I'm really interested in what's going on in this world. Lots going on and it sucks or it's beautiful. That's usually the spectrum, man. You know, we all have a voice.
“Please Don't Be Dead," I don't know, was like, “Hey, I live in this country and the world seems worried about it.” I hope that all the things that we said that we are and that we aspire to be, I hope they're not dead. I don't know if that's political. I think that's more of, “Hey, I'm a guy. I live here. I think we can do better than what we're doing.”
Maybe that's what the world needs?
I think I like trying. We can try to be better. I think bigotry sucks, racism sucks, sexism sucks. Classism, and unfair treatment of people, that stuff sucks. I'm in that camp. I don't care where you are on the spectrum politically, if you don't treat people right, if you're not nice to people, it doesn't matter what your political affiliation is if you're not decent to people. And I want to be in that camp.

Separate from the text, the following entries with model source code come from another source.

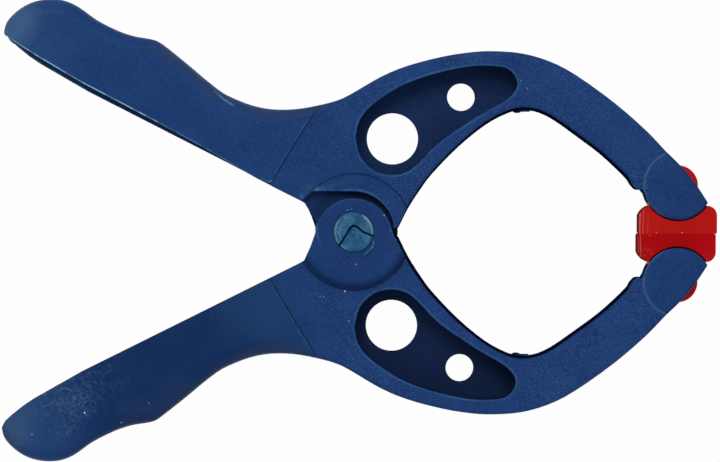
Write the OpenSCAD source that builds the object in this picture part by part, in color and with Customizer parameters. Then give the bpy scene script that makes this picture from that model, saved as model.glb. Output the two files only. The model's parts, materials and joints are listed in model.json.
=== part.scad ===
/* [Clamp] */
// Width of the handles across the hinge axis
body_w = 24; // [22:0.5:30]
// How much thinner the jaws are than the handles, on each side
crease_d = 0.35; // [0.2:0.05:0.6]
// Angle between the clamp's centre line and each handle, at rest
handle_angle = 27.7; // [26:0.1:32]

/* [Handles] */
// Reach of a handle from the hinge axis to its tip
handle_l = 90.3; // [86:0.1:100]
// Distance from the hinge axis to the narrow waist of the grip
waist_s = 38.5; // [36:0.5:41]
// Depth of the grip at its waist
waist_n = 13.7; // [12.5:0.1:15]
// Distance from the hinge axis to the finger ridge
ridge_s = 59; // [57:0.5:61]
// Depth of the grip at the finger ridge
ridge_n = 17.1; // [16.5:0.1:18]
// Edge radius along the back of the grip
grip_r = 3.6; // [2:0.2:4.4]
// Thickness of the two side walls of the grip channel
side_wall = 2.8; // [2:0.1:3.5]
// Thickness of the back wall of the grip channel
back_wall = 2.8; // [2:0.1:3.5]

/* [Jaws] */
// Distance along the jaws from the hinge axis to the pad pivots
pad_x = 72.3; // [70:0.1:76]
// Height of a pad pivot above the clamping plane
pad_y = 10.8; // [10:0.1:12]
// Distance along the jaws from the hinge axis to the crown of an arm
crown_x = 31.5; // [30:0.5:33]
// Height of the crown above the clamping plane
crown_y = 40.5; // [39.5:0.1:42]
// Distance along the jaws from the hinge axis to the top of the throat
throat_x = 37.5; // [36:0.5:39]
// Height of the throat above the clamping plane
throat_y = 27.5; // [26:0.1:28.5]
// Edge radius round the jaws
jaw_r = 0.9; // [0.4:0.1:1.5]
// Radius of the round cheeks that hold the pads
cheek_r = 7.7; // [7.2:0.1:8]
// Edge radius round the cheeks
cheek_edge = 0.4; // [0.3:0.05:0.8]

/* [Hanging holes] */
// Radius of the large hole in each arm
large_hole_r = 5.75; // [4:0.05:6.5]
// Radius of the small hole in each arm
small_hole_r = 3.1; // [2:0.05:3.6]
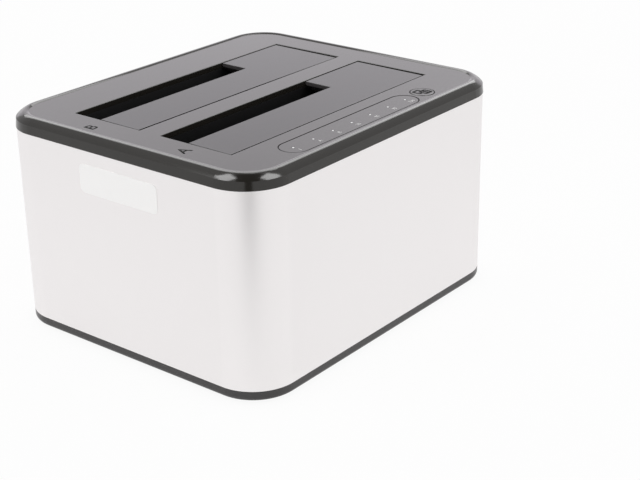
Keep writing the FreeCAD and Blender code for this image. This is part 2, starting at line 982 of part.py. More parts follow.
def make_power_coils():
    half = coil_side / 2
    x = board_half - coil_from_right
    top = board_top_z + coil_height
    row_pitch = middle_row_y - front_row_y
    rows = [front_row_y + row_pitch * number for number in range(coil_rows)]
    return Part.makeCompound(
        [
            soft_box(x - half, x + half, y - half, y + half, board_top_z, top, coil_corner, Z_AXIS)
            for y in rows
        ]
    )


def make_crystals():
    half_x = crystal_length / 2
    half_y = crystal_width / 2
    top = board_top_z + crystal_height
    end_radius = half_y - ROUND_SLACK
    places = [(crystal_from_left - board_half, middle_row_y), (board_half - crystal_from_right, front_row_y)]
    return Part.makeCompound(
        [
            soft_box(x - half_x, x + half_x, y - half_y, y + half_y, board_top_z, top, end_radius, Z_AXIS)
            for x, y in places
        ]
    )


def make_capacitors():
    right_can = board_half - can_from_right
    groove_z = board_top_z + can_groove_rise
    groove_top = groove_z + can_groove * 2
    pieces = []
    for x in (can_from_left - board_half, right_can - can_pitch, right_can):
        can = upright(x, can_y, board_top_z, board_top_z + can_height, can_radius)
        groove = upright(x, can_y, groove_z, groove_top, can_radius + THROUGH)
        core = upright(x, can_y, groove_z, groove_top, can_radius - can_groove)
        pieces.append(can.cut(groove.cut(core)))
    return Part.makeCompound(pieces)


def make_cable_headers():
    half_x = header_length / 2
    half_y = header_width / 2
    low_z = front_board_z - front_board_wall - header_height
    spans = [(board_top_z, board_top_z + header_height), (low_z, low_z + header_height)]
    return Part.makeCompound(
        [
            soft_box(
                strip_middle_x - half_x,
                strip_middle_x + half_x,
                cable_middle_y - half_y,
                cable_middle_y + half_y,
                z0,
                z1,
                header_corner,
                Z_AXIS,
            )
            for z0, z1 in spans
        ]
    )


def make_ribbon_cable():
    """A flat cable that bows a little between its two headers."""
    low = board_top_z + header_height
    high = front_board_z - front_board_wall - header_height
    middle = (low + high) / 2
    x = strip_middle_x - cable_width / 2
    near = cable_middle_y - cable_wall / 2
    far = cable_middle_y + cable_wall / 2
    edges = [
        Part.Arc(point(x, near, low), point(x, near - cable_bow, middle), point(x, near, high)).toShape(),
        Part.makeLine(point(x, near, high), point(x, far, high)),
        Part.Arc(point(x, far, high), point(x, far - cable_bow, middle), point(x, far, low)).toShape(),
        Part.makeLine(point(x, far, low), point(x, near, low)),
    ]
    return Part.Face(Part.Wire(edges)).extrude(X_AXIS * cable_width)


def port_box(middle_x, width, low_z, height, y0, y1, radius):
    return soft_box(middle_x - width / 2, middle_x + width / 2, y0, y1, low_z, low_z + height, radius, Y_AXIS)


def make_connector_panel():
    """A shallow tray set in the sleeve's window, with a flange inside the sleeve."""
    back = panel_face_y - panel_wall
    hollow = panel_window(-panel_play - panel_side_wall, panel_face_y, sleeve_back_y + THROUGH)
    tray = panel_window(-panel_play, back, sleeve_back_y)
    flange_y = sleeve_back_y - sleeve_wall - lip_play
    flange = panel_window(panel_flange, flange_y - panel_flange_wall, flange_y)
    panel = join([tray, flange])
    cuts = [
        hollow,
        port_box(
            usb_middle_x,
            usb_outer_width + 2 * port_play,
            board_top_z - port_play,
            usb_outer_height + 2 * port_play,
            back - THROUGH,
            panel_face_y + THROUGH,
            port_hole_corner,
        ),
        along_y(
            back - THROUGH,
            panel_face_y + THROUGH,
            jack_middle_x,
            jack_bore_z,
            jack_collar_radius + port_play,
        ),
        port_box(
            rocker_middle_x,
            rocker_body_length + 2 * port_play,
            panel_middle_z - rocker_body_height / 2 - port_play,
            rocker_body_height + 2 * port_play,
            back - THROUGH,
            panel_face_y + THROUGH,
            port_corner,
        ),
    ]
    return cut(panel, cuts)


def usb_mouth_low_z():
    return board_top_z + (usb_outer_height - usb_mouth_height - usb_upper_height) / 2


def usb_mouth(y0, y1):
    """The lower opening with its two bevelled upper corners, and the narrower one above it."""
    low = usb_mouth_low_z()
    step = low + usb_mouth_height
    half = usb_mouth_width / 2
    lower = box(usb_middle_x - half, usb_middle_x + half, y0, y1, low, step)
    bevels = [e for e in edges_at(lower, step, Z_AXIS) if runs_along(e, Y_AXIS)]
    lower = lower.makeChamfer(usb_mouth_bevel, bevels)
    upper_half = usb_upper_width / 2
    upper_top = step + usb_upper_height
    upper = box(usb_middle_x - upper_half, usb_middle_x + upper_half, y0, y1, step - SUNK, upper_top)
    return lower.fuse(upper)


def make_usb_shell():
    shell = port_box(
        usb_middle_x,
        usb_outer_width,
        board_top_z,
        usb_outer_height,
        port_face_y - usb_length,
        port_face_y,
        port_corner,
    )
    return cut(shell, [usb_mouth(port_face_y - usb_mouth_depth, port_face_y + THROUGH)])


def make_usb_tongue():
    low = usb_mouth_low_z()
    y0 = port_face_y - usb_mouth_depth
    y1 = port_face_y - usb_tongue_recess
    tongue_low = low + (usb_mouth_height - usb_tongue_height) / 2
    upper_low = low + usb_mouth_height + (usb_upper_height - usb_upper_tongue_height) / 2
    lower = port_box(usb_middle_x, usb_tongue_width, tongue_low, usb_tongue_height, y0, y1, usb_tongue_round)
    upper = port_box(
        usb_middle_x,
        usb_upper_tongue_width,
        upper_low,
        usb_upper_tongue_height,
        y0,
        y1,
        usb_upper_tongue_round,
    )
    return Part.makeCompound([lower, upper])


def make_dc_jack():
    back = port_face_y - jack_length
    body_front = panel_face_y - panel_wall - port_play
    body = port_box(jack_middle_x, jack_width, board_top_z, jack_height, back, body_front, port_corner)
    collar = along_y(body_front - SUNK, port_face_y, jack_middle_x, jack_bore_z, jack_collar_radius)
    jack = join([body, collar])
    jack = jack.makeChamfer(port_chamfer, edges_at(jack, port_face_y, Y_AXIS))
    bore_end = port_face_y - jack_bore_depth
    return cut(jack, [along_y(bore_end, port_face_y + THROUGH, jack_middle_x, jack_bore_z, jack_bore_radius)])


def make_dc_pin():
    start = port_face_y - jack_bore_depth
    pin = along_y(start, port_face_y - jack_pin_recess, jack_middle_x, jack_bore_z, jack_pin_radius)
    tip = [e for e in pin.Edges if e.Closed and e.CenterOfMass.y > start + THROUGH]
    return pin.makeFillet(jack_pin_round, tip)


def make_switch_housing():
    face = panel_face_y + rocker_bezel_wall

    def layer(length, height, y0, y1, corner):
        low = panel_middle_z - height / 2
        return port_box(rocker_middle_x, length, low, height, y0, y1, corner)

    bezel = layer(rocker_bezel_length, rocker_bezel_height, panel_face_y, face, rocker_bezel_corner)
    bezel = bezel.makeChamfer(port_chamfer, edges_at(bezel, face, Y_AXIS))
    body_back = panel_face_y - rocker_body_depth
    body_front = panel_face_y + rocker_bezel_wall / 2
    body = layer(rocker_body_length, rocker_body_height, body_back, body_front, rocker_body_corner)
    mouth_low = face - rocker_mouth_depth
    mouth = layer(rocker_mouth_length, rocker_mouth_height, mouth_low, face + THROUGH, rocker_mouth_corner)
    pivot = upright(
        rocker_middle_x,
        rocker_pivot_y,
        panel_middle_z - rocker_body_height / 2 - THROUGH,
        panel_middle_z + rocker_body_height / 2 + THROUGH,
        rocker_pin_radius + rocker_pin_play,
    )
    return cut(join([bezel, body]), [mouth, pivot])


def make_power_rocker():
    """A paddle with a shallow valley, tipped to its off side, with a pivot stub at each end."""
    half = rocker_mouth_length / 2 - 2 * rocker_gap
    half_height = rocker_mouth_height / 2 - rocker_gap
    tip = rocker_pivot_depth + rocker_tip_rise
    heel_half = half - rocker_heel_inset
    z = panel_middle_z - half_height
    tip_left = point(-half, tip, z)
    tip_right = point(half, tip, z)
    heel_right = point(heel_half, -rocker_heel_depth, z)
    heel_left = point(-heel_half, -rocker_heel_depth, z)
    edges = [
        Part.Arc(tip_left, point(0, rocker_pivot_depth, z), tip_right).toShape(),
        Part.makeLine(tip_right, heel_right),
        Part.Arc(heel_right, point(0, -rocker_belly_depth, z), heel_left).toShape(),
        Part.makeLine(heel_left, tip_left),
    ]
    paddle = Part.Face(Part.Wire(edges)).extrude(Z_AXIS * 2 * half_height)
    stub_half = rocker_mouth_height / 2 + rocker_pin_length
    stubs = upright(0, 0, panel_middle_z - stub_half, panel_middle_z + stub_half, rocker_pin_radius)
    rocker = join([paddle, stubs])
    rocker.rotate(ORIGIN, Z_AXIS, -rocker_swing / 2)
    rocker.translate(point(rocker_middle_x, rocker_pivot_y, 0))
    return rocker


def make_switch_terminals():
    y1 = panel_face_y - rocker_body_depth
    y0 = y1 - terminal_length
    half = terminal_width / 2
    low = panel_middle_z - terminal_wall / 2
    return Part.makeCompound(
        [
            box(
                rocker_middle_x + side * terminal_offset - half,
                rocker_middle_x + side * terminal_offset + half,
                y0,
                y1,
                low,
                low + terminal_wall,
            )
            for side in (-1, 1)
        ]
    )


def make_switch_leads():
    y = panel_face_y - rocker_body_depth - terminal_length / 2
    high = panel_middle_z - terminal_wall / 2
    return Part.makeCompound(
        [
            upright(rocker_middle_x + side * terminal_offset, y, board_top_z, high, lead_radius)
            for side in (-1, 1)
        ]
    )


def make_case_screws():
    return Part.makeCompound(
        [
            screw(x, y, case_seat_z, case_screw_length, case_screw_radius, case_head_radius, case_head_height)
            for x, y in post_places()
        ]
    )


def small_screw(x, y, seat_z, length):
    return screw(x, y, seat_z, length, small_screw_radius, small_head_radius, small_head_height)


def make_bay_screws():
    seat = ear_z - ear_wall
    return Part.makeCompound([small_screw(x, y, seat, ear_screw_length) for x, y in ear_screw_places()])


def make_front_board_screws():
    seat = front_board_z - front_board_wall
    return Part.makeCompound(
        [small_screw(x, strip_middle_y, seat, board_screw_length) for x in front_boss_places]
    )


def make_board_screws():
    pieces = []
    for x, y in board_boss_places():
        piece = small_screw(x, y, 0, board_screw_length).mirror(ORIGIN, Z_AXIS)
        piece.translate(point(0, 0, board_top_z))
        pieces.append(piece)
    return Part.makeCompound(pieces)


def make_blank_label():
    face_x = -case_width / 2 + sleeve_setback
    half_y = label_length / 2
    half_z = label_height / 2
    return soft_box(
        face_x - label_wall,
        face_x,
        label_middle_y - half_y,
        label_middle_y + half_y,
        label_middle_z - half_z,
        label_middle_z + half_z,
        label_corner,
        X_AXIS,
    )


def main():
    os.makedirs("parts", exist_ok=True)
    nodes = {
        "top_cover": make_top_cover(),
        "aluminium_sleeve": make_aluminium_sleeve(),
        "base_cover": make_base_cover(),
        "rubber_feet": make_rubber_feet(),
        "status_strip": make_status_strip(),
        "light_guides": make_light_guides(),
        "status_leds": make_status_leds(),
        "front_board": make_front_board(),
        "clone_button": make_clone_button(),
        "key_plunger": make_key_plunger(),
        "button_key": make_button_key(),
        "main_board": make_main_board(),
        "control_chips": make_control_chips(),
        "power_coils": make_power_coils(),
        "crystals": make_crystals(),
        "capacitors": make_capacitors(),
        "cable_headers": make_cable_headers(),
        "ribbon_cable": make_ribbon_cable(),
        "connector_panel": make_connector_panel(),
        "usb_shell": make_usb_shell(),
        "usb_tongue": make_usb_tongue(),
        "dc_jack": make_dc_jack(),
        "dc_pin": make_dc_pin(),
        "switch_housing": make_switch_housing(),
        "power_rocker": make_power_rocker(),
        "switch_terminals": make_switch_terminals(),
        "switch_leads": make_switch_leads(),
        "case_screws": make_case_screws(),
        "bay_screws": make_bay_screws(),
        "board_screws": make_board_screws(),
        "front_board_screws": make_front_board_screws(),
        "blank_label": make_blank_label(),
    }
    for letter, middle_y in bays.items():
        nodes["bay_well_" + letter] = make_bay_well(middle_y)
        nodes["flap_" + letter] = make_flap(middle_y)
        nodes["flap_pin_" + letter] = make_flap_pin(middle_y)
        nodes["flap_spring_" + letter] = make_flap_spring(middle_y)
        nodes["drive_socket_" + letter] = make_drive_socket(middle_y)
    for name, shape in nodes.items():
        print(name, len(shape.Solids), shape.isValid(), round(shape.Volume, 1))
        shape.exportStep("parts/" + name + ".step")


main()
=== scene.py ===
import math

import bmesh
import bpy
from mathutils import Matrix, Quaternion, Vector


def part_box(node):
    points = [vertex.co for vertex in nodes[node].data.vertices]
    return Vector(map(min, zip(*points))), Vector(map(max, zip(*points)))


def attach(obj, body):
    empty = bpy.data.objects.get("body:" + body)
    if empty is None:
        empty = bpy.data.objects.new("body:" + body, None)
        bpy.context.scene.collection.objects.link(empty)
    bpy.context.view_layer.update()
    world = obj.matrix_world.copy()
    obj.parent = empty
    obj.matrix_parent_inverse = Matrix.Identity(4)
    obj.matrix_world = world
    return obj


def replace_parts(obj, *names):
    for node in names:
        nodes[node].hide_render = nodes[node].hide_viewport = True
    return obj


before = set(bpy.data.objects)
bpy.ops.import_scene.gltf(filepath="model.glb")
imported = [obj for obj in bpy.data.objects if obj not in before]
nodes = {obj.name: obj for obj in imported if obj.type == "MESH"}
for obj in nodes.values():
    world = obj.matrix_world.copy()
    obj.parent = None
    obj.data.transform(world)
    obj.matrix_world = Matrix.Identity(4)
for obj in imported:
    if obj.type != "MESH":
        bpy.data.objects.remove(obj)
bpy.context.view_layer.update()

# Sizes and places are in millimetres, but those of the studio's floor, cards and lights are in metres.
MM = 0.001

# Camera: it looks down on the near left corner of the dock, as the photograph does.
eye = Vector((-352.4, -309.8, 222.8)) * MM
camera_azimuth = math.radians(-51.28)
camera_elevation = math.radians(23.33)
camera_roll = math.radians(-0.915)
focal_pixels = 1424.0
photo_pixels = 640.0
sensor_width = 36.0
back = Vector((
    math.sin(camera_azimuth) * math.cos(camera_elevation),
    -math.cos(camera_azimuth) * math.cos(camera_elevation),
    math.sin(camera_elevation),
))
camera_data = bpy.data.cameras.new("camera")
camera_data.sensor_width = sensor_width
camera_data.lens = focal_pixels * sensor_width / photo_pixels
camera_data.clip_start = 0.01
camera = bpy.data.objects.new("camera", camera_data)
bpy.context.collection.objects.link(camera)
camera.location = eye
camera.rotation_mode = "QUATERNION"
camera.rotation_quaternion = (-back).to_track_quat("-Z", "Y") @ Quaternion((0, 0, 1), camera_roll)
bpy.context.scene.camera = camera
bpy.context.scene.view_settings.view_transform = "Standard"


def box_of(name):
    """The low and high corners of a CAD node, and its middle, in millimetres."""
    low, high = (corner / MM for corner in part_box(name))
    return low, high, (low + high) / 2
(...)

I'll join you in that camp. I'll join you.
Thank you. That's a good place to be. I like that. It feels good. As a producer I was like, “Well, I really want to focus on risk. I want to focus on chance. I want to expand the boundaries, man. I want to make albums like 1968, you know, Electric Ladyland,” What's the one by the Beatles-The White Album, especially for me, is like wow let's push the boundaries, who cares? Let's just do it.
Let's connect with people. It's about love. You know, forget the gatekeeper, with all his or her rules, “I have rules and my rules these are my rules, and you must, you know, follow the rules,” … I'm an artist I'm like, “Wow, this is cool stuff to write about and express about,” it's really interesting. It really interests me, you know, I want to live a full life of things that are interesting to me. That's why I'm in the studio and I'm able to break stuff down and sample my own stuff and loop stuff. Just make things intense. The way the planet is every day, it's intense.
Fantastic Negrito's latest album, Please Don't Be Dead was released on Blackball Universe on June 15th, 2018. He's hoping to announce some New Zealand tour dates in the near future.